Frequently Asked Questions
C932, also known as SAE 660, is a leaded tin bronze that has long been the general-purpose bearing alloy, and it is the bronze you will most often see in pump and rotating-equipment repair around Beaumont. It earns that position through a well-balanced set of properties: it carries moderate loads well, resists wear, machines cleanly to good tolerances and finish, and offers low friction against a steel shaft. Its lead content gives it an important property called embeddability, meaning small abrasive particles that get into the bearing can embed into the soft bronze rather than scoring and destroying the shaft, which protects the more expensive shaft in dirty real-world conditions. C932 also conforms slightly to absorb minor misalignment and tolerates brief lapses in lubrication better than harder materials. For the great majority of pump bushings and general sleeve-bearing applications under moderate load and speed with adequate lubrication, C932 is the right and economical choice, which is why a shop will reach for it by default when making a replacement bushing without other direction. When loads, speeds, or corrosion exceed what C932 handles, a stronger bronze like aluminum bronze is specified instead, but for everyday bearing service C932 remains the standard.

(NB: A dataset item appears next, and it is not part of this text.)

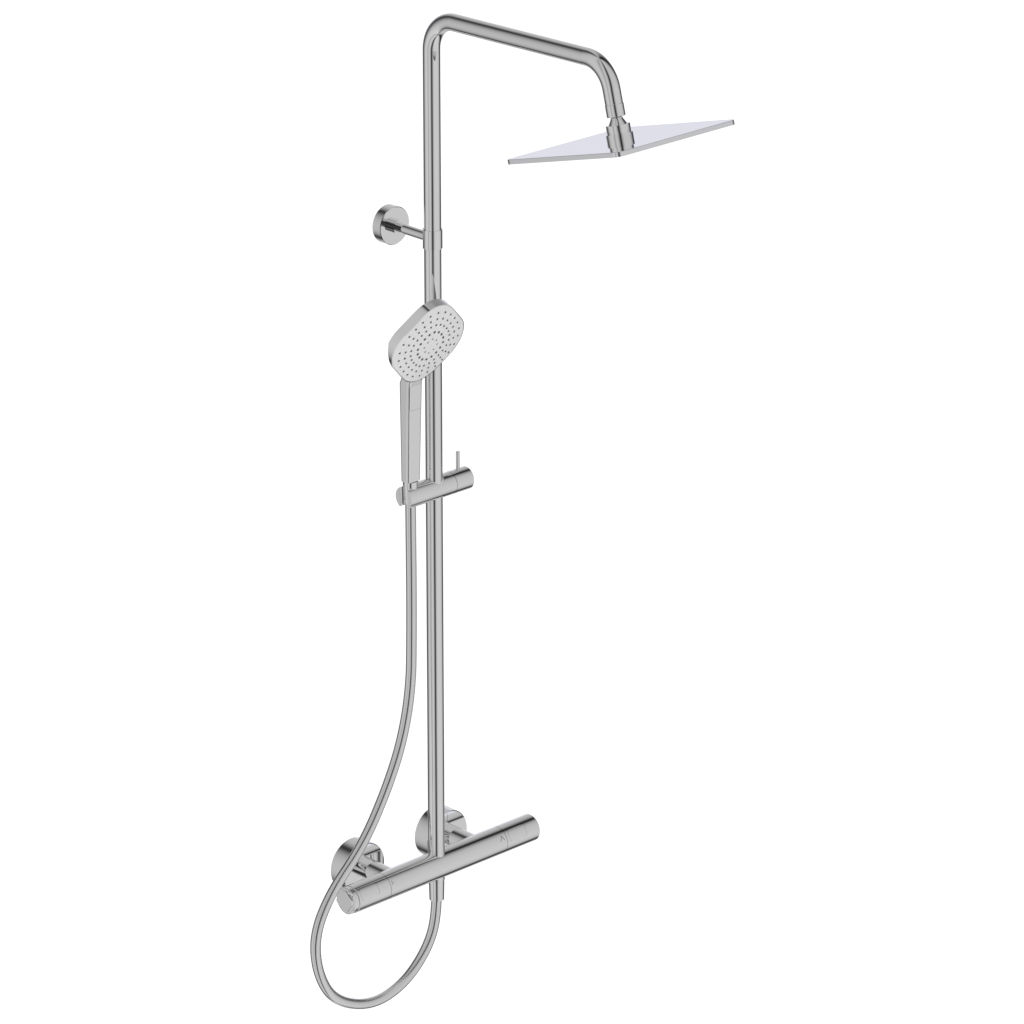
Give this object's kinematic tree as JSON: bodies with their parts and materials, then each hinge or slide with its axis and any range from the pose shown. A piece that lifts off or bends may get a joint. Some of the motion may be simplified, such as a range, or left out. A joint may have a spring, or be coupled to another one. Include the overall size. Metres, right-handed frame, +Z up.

Aluminum bronze is the choice when the service exceeds what a standard tin bronze like C932 can handle, specifically in three situations: high mechanical load, demanding wear conditions, and aggressive corrosion. It offers significantly higher strength and hardness than the leaded tin bronzes, so it carries heavier bearing loads and resists wear better in severe-duty applications. It also has excellent corrosion resistance, including in seawater and many chemical environments, which matters on the Gulf Coast and in process service where ordinary bronze might degrade. That combination makes aluminum bronze the pick for heavily loaded bearings and bushings, valve components, wear plates, gears, and marine or chemical-exposed parts. The trade-offs are that it is harder and slower to machine than C932 and costs more, and because it is harder it has less of the embeddability and conformability that make softer bearing bronzes forgiving, so it needs cleaner operating conditions and better alignment. The decision rule is to use C932 for general moderate-load bearing service and step up to aluminum bronze when the load is high, the wear is severe, or the corrosion environment is aggressive enough that the standard bronze would fail prematurely. Describe the load, speed, and environment to your supplier so the right bronze is matched to the actual service.
Getting the fit right is the most critical part of bronze bushing work, more important in practice than small differences in the alloy. A bronze bushing has two fits that matter: the outside diameter must have the correct interference fit so it is retained securely in its housing bore, and the inside diameter must provide the correct running clearance over the shaft so the bearing runs with a proper oil film rather than too tight, which causes seizure, or too loose, which causes vibration and rapid wear. Those clearances are typically a small fraction of the shaft diameter and must be machined precisely. In repair work, an experienced Beaumont shop will measure the actual shaft and housing of the equipment being fixed rather than relying only on nominal drawing dimensions, because worn equipment often has bores and shafts that no longer match the original nominal sizes. The bushing is then machined to suit the measured conditions and the required clearance. This is why rotating-equipment repair expertise matters as much as material selection: a perfectly chosen bronze machined to the wrong clearance will fail quickly. When sourcing a replacement bushing, provide the actual measured dimensions or the equipment details, and use a shop experienced with bearing fits.
Phosphor bronze is a tin bronze with a small phosphorus addition that improves its strength, fatigue resistance, and wear properties, and it occupies a somewhat different niche than the bearing-focused C932 or the heavy-duty aluminum bronze. It is used for bearings and bushings where its good wear resistance and fatigue strength are valuable, but it is also distinctly favored for applications that combine mechanical and electrical demands, such as springs, electrical contacts, and connector components, because it offers a useful balance of strength, elasticity, and electrical conductivity. In a Beaumont industrial context, phosphor bronze appears in bearing and bushing service where fatigue loading is a factor, as well as in some instrument and electrical hardware. Compared to C932, phosphor bronze typically offers higher strength and better fatigue performance but lacks the high lead content that gives C932 its embeddability, so for dirty bearing service C932 may be more forgiving. Compared to aluminum bronze, phosphor bronze is generally not as hard or as strong but can be easier to work in certain forms. The selection comes down to the application: choose phosphor bronze when fatigue resistance, spring properties, or a strength-and-conductivity combination is the priority, and choose C932 or aluminum bronze when the part is purely a moderate or heavy bearing. Match the grade to the dominant requirement of the part.
Both forms are available and each suits different parts. Continuous-cast bronze bar, particularly in C932 and aluminum bronze, is widely used for bushings and smaller bearings because it provides a dense, sound, low-porosity structure that machines cleanly and is convenient to turn to size, and it is generally available through regional metal and bearing-bronze distributors with reasonable lead times. For larger, more complex, or higher-volume parts such as big bearings, valve bodies, and intricate shapes, sand-cast or centrifugally cast bronze components are used, and these may be sourced from foundries or specialty suppliers, which can mean longer lead times depending on the casting. Continuous-cast bar is usually the faster path for a typical replacement bushing, while a large or complex casting requires more planning. Casting quality matters for bearing performance, freedom from porosity and inclusions directly affects how the bearing wears, so for critical components confirm the casting source and quality. For the common repair scenario of needing a bronze bushing during a turnaround or breakdown, the practical approach is to source continuous-cast C932 or aluminum bronze bar and machine it to the measured fit locally, which is a routine capability for Beaumont rotating-equipment repair shops. Confirm the grade, form, and size with your supplier, and for code or critical work verify that material certification is available.